__Aim__. Give back, exactly as written, the lines from the beginning of the listing through the one that contains "import Sketcher".
─── Collected material ───
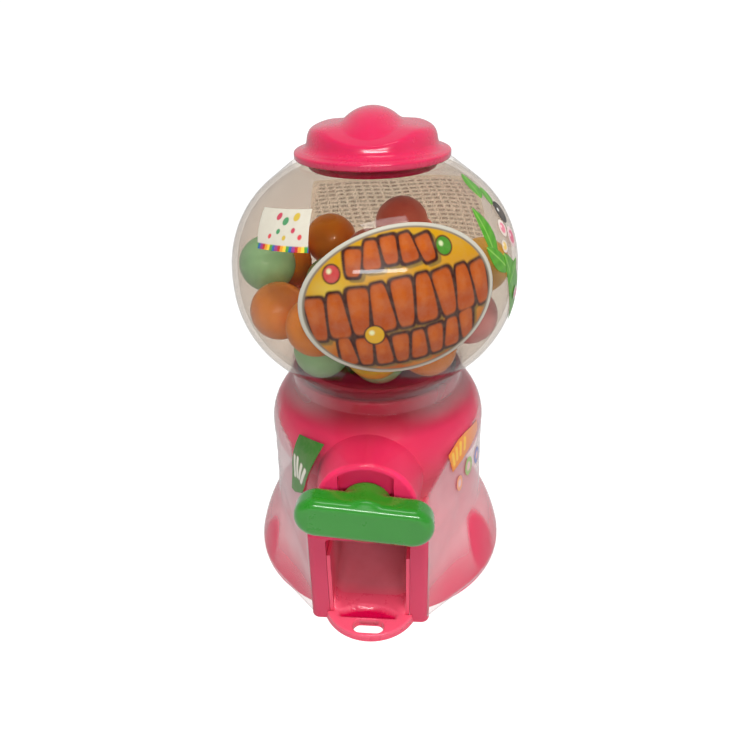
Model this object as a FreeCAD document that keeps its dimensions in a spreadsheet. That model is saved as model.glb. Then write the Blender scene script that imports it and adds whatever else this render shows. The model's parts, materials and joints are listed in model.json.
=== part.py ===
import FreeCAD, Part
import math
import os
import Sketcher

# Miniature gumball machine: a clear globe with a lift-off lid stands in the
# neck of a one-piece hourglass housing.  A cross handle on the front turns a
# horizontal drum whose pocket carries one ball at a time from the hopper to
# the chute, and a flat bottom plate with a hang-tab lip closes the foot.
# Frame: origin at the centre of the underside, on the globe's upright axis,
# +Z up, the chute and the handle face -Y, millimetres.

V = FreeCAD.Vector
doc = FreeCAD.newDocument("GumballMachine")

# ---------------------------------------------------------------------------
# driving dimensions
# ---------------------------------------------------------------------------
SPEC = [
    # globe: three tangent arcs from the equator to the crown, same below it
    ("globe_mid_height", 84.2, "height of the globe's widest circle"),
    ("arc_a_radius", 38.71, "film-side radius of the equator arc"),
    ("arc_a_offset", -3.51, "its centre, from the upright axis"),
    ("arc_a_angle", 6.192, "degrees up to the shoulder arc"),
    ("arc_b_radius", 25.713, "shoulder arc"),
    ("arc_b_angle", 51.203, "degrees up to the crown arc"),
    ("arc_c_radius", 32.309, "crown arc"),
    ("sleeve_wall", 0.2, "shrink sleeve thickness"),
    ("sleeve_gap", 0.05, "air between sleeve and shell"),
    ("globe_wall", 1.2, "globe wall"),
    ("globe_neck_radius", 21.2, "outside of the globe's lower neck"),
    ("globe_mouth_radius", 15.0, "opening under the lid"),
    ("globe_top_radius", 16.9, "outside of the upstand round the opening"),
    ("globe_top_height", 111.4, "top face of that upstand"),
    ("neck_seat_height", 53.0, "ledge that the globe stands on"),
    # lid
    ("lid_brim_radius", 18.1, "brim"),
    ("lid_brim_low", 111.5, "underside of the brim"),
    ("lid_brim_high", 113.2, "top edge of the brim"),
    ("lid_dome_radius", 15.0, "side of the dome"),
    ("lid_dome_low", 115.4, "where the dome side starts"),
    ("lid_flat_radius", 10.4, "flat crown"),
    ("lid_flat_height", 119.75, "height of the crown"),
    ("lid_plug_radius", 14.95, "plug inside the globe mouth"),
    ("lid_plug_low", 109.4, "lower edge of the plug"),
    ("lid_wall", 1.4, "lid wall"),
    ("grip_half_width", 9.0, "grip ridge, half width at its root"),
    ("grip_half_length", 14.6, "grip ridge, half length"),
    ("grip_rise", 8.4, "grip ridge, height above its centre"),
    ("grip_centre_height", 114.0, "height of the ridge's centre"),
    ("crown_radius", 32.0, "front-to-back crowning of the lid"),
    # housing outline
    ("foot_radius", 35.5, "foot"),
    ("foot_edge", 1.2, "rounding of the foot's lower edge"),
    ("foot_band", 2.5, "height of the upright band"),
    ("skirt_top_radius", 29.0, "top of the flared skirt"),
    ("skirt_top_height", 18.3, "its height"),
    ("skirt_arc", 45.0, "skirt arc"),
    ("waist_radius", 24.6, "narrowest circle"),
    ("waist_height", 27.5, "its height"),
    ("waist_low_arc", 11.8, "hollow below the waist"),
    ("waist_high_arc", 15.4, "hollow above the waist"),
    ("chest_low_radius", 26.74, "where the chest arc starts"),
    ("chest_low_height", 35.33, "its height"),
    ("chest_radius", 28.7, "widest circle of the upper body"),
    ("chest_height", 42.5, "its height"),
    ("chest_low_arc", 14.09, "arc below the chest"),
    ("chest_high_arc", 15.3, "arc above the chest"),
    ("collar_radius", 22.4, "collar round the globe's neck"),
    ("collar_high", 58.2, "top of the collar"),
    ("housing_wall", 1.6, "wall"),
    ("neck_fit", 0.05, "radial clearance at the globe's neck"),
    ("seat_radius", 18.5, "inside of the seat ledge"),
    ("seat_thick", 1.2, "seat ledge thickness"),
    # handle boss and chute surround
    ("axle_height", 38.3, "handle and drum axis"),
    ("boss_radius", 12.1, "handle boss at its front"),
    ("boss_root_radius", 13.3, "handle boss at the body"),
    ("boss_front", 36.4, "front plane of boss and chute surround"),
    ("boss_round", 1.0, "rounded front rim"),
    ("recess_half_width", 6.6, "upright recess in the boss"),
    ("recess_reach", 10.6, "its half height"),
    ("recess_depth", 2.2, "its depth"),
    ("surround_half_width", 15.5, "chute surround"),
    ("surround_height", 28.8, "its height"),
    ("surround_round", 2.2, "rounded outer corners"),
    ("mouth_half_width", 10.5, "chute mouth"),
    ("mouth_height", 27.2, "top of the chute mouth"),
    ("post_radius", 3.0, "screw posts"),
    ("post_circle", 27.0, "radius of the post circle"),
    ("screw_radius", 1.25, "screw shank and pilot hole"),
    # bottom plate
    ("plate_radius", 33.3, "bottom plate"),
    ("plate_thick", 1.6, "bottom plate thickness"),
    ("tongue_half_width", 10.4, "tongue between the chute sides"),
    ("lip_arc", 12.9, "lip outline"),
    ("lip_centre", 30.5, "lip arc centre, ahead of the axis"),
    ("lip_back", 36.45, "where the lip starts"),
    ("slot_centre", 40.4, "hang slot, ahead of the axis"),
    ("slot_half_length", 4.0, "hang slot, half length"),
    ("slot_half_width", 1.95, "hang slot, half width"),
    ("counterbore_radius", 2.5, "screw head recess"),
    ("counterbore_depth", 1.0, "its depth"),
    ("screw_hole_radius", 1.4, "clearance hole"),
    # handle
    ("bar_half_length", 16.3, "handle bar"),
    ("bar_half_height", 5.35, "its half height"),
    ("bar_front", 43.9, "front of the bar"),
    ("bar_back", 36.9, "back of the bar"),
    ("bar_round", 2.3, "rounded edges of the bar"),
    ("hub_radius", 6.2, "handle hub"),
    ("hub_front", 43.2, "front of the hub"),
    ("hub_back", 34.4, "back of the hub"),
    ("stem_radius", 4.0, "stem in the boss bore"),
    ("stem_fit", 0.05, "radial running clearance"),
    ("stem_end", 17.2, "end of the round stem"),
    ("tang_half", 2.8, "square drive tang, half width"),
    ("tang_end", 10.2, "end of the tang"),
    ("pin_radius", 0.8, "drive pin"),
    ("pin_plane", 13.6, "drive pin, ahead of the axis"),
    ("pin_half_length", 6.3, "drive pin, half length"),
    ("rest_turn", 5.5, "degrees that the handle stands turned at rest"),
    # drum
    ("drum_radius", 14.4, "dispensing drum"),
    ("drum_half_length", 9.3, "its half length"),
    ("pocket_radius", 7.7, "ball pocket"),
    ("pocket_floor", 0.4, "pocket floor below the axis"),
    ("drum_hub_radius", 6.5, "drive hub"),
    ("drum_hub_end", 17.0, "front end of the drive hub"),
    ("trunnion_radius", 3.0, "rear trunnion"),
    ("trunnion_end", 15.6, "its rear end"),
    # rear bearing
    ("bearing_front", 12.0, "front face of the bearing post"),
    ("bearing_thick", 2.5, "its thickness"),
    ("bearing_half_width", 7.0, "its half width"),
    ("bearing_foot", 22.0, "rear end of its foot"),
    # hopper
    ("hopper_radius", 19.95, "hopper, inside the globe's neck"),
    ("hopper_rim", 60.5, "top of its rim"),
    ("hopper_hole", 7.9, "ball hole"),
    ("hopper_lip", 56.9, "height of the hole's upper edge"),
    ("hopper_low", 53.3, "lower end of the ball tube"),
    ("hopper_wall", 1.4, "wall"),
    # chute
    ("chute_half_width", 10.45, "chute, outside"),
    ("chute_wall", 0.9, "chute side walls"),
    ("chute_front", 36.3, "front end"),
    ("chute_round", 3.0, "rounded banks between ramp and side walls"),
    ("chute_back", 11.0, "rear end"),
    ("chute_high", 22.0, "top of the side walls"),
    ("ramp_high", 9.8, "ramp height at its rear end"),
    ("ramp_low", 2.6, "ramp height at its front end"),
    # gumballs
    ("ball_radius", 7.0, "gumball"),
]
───
__Result__.
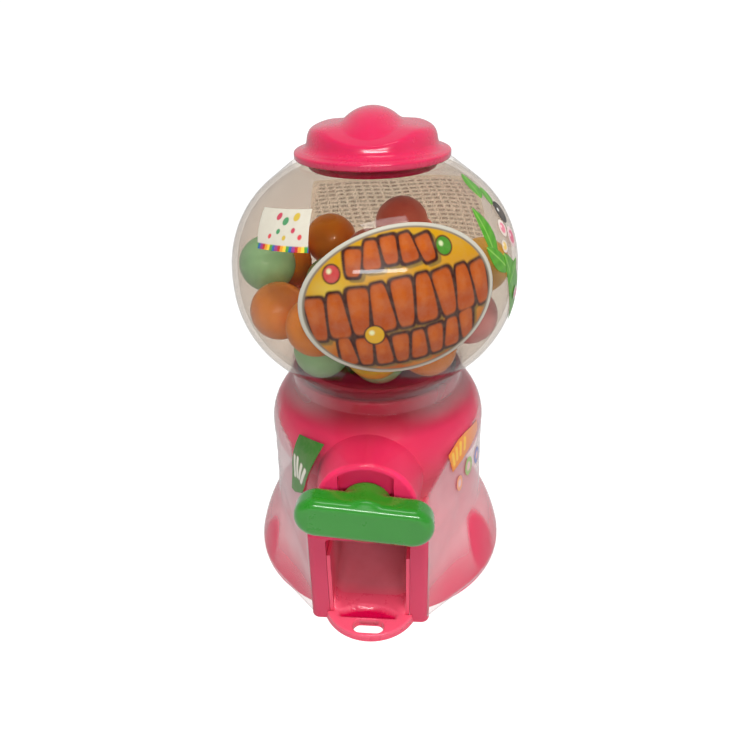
Model this object as a FreeCAD document that keeps its dimensions in a spreadsheet. That model is saved as model.glb. Then write the Blender scene script that imports it and adds whatever else this render shows. The model's parts, materials and joints are listed in model.json.
=== part.py ===
import FreeCAD, Part
import math
import os
import Sketcher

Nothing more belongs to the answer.